期刊: Journal of Applied Philosophy  (WILEY Available online 1984)
卷期: Volume 1, issue 1  

页码: 5-20

 

ISSN:0264-3758

 

年代: 1984

 

DOI:10.1111/j.1468-5930.1984.tb00183.x

 

出版商: Blackwell Publishing Ltd

 

数据来源: WILEY

 

摘要:

ABSTRACTThis paper is about the problem of the moral responsibility resting on any person to form rational beliefs about, and moral attitudes towards, the deterrent threat of mutual assured destruction (MAD), which still lies behind the graduated nuclear response strategies now more fashionably discussed by military experts. The problem is to decide what kinds of reasons there are, and how to arrive in the light of them at determinate conclusions about deterrence and unilateral disarmament.

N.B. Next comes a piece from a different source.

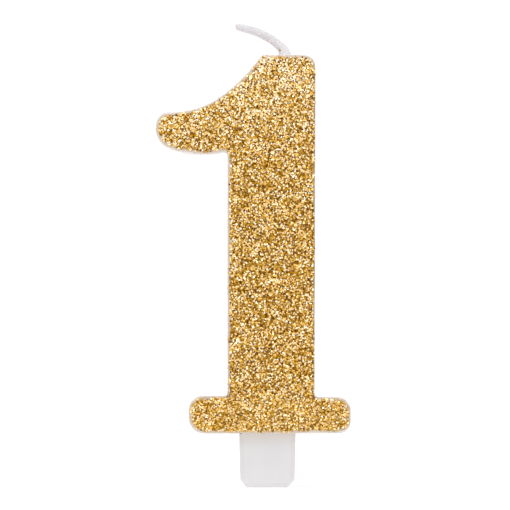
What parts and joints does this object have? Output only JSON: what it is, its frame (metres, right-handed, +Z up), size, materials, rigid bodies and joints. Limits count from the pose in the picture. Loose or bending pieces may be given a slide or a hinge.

Consequential arguments would be powerful, if only they were determinate; but not only do they not point conclusively to one strategy rather than another, there is not even sufficient reason for accepting one rather than another of the competing optimising criteria by which the strategies might be assessed. So the reasons of other kinds against forming a conditional intention to retaliate with a massive second strike could be conclusive, if retaliation itself could do no (consequential) good, and if, as is claimed, the conditional intention could not be simulated. To form such an intention is held to be contrary to core values of a humane, rationalist culture. To assent to a nuclear retaliatory strike would do violence to the moral nature of anyone participating in such a culture, and to form an intention to make (or condone) such a strike would be a corruption of such a nature. So too would condoning the fostering of such an intention in others, as a way of making the retaliatory intention credible. The author accordingly considers this argument against MAD, and for unilateral nuclear disarmament, sufficient, given the inadequacy of the consequential arguments, while acknowledging that this might involve great sacrifice. The paper concludes, however, by considering whether anyone can reject nuclear deterrence who also believes that resistance to Nazism in 1939 was justified, given the then prevailing belief that the war might be massively destructive. The author holds that there is no inconsistency in both supporting resistance to evil, even at risk of total destruction, and in refusing to form or condone a conditional intention to do equivalent but pointless evil in order to make a threat credible.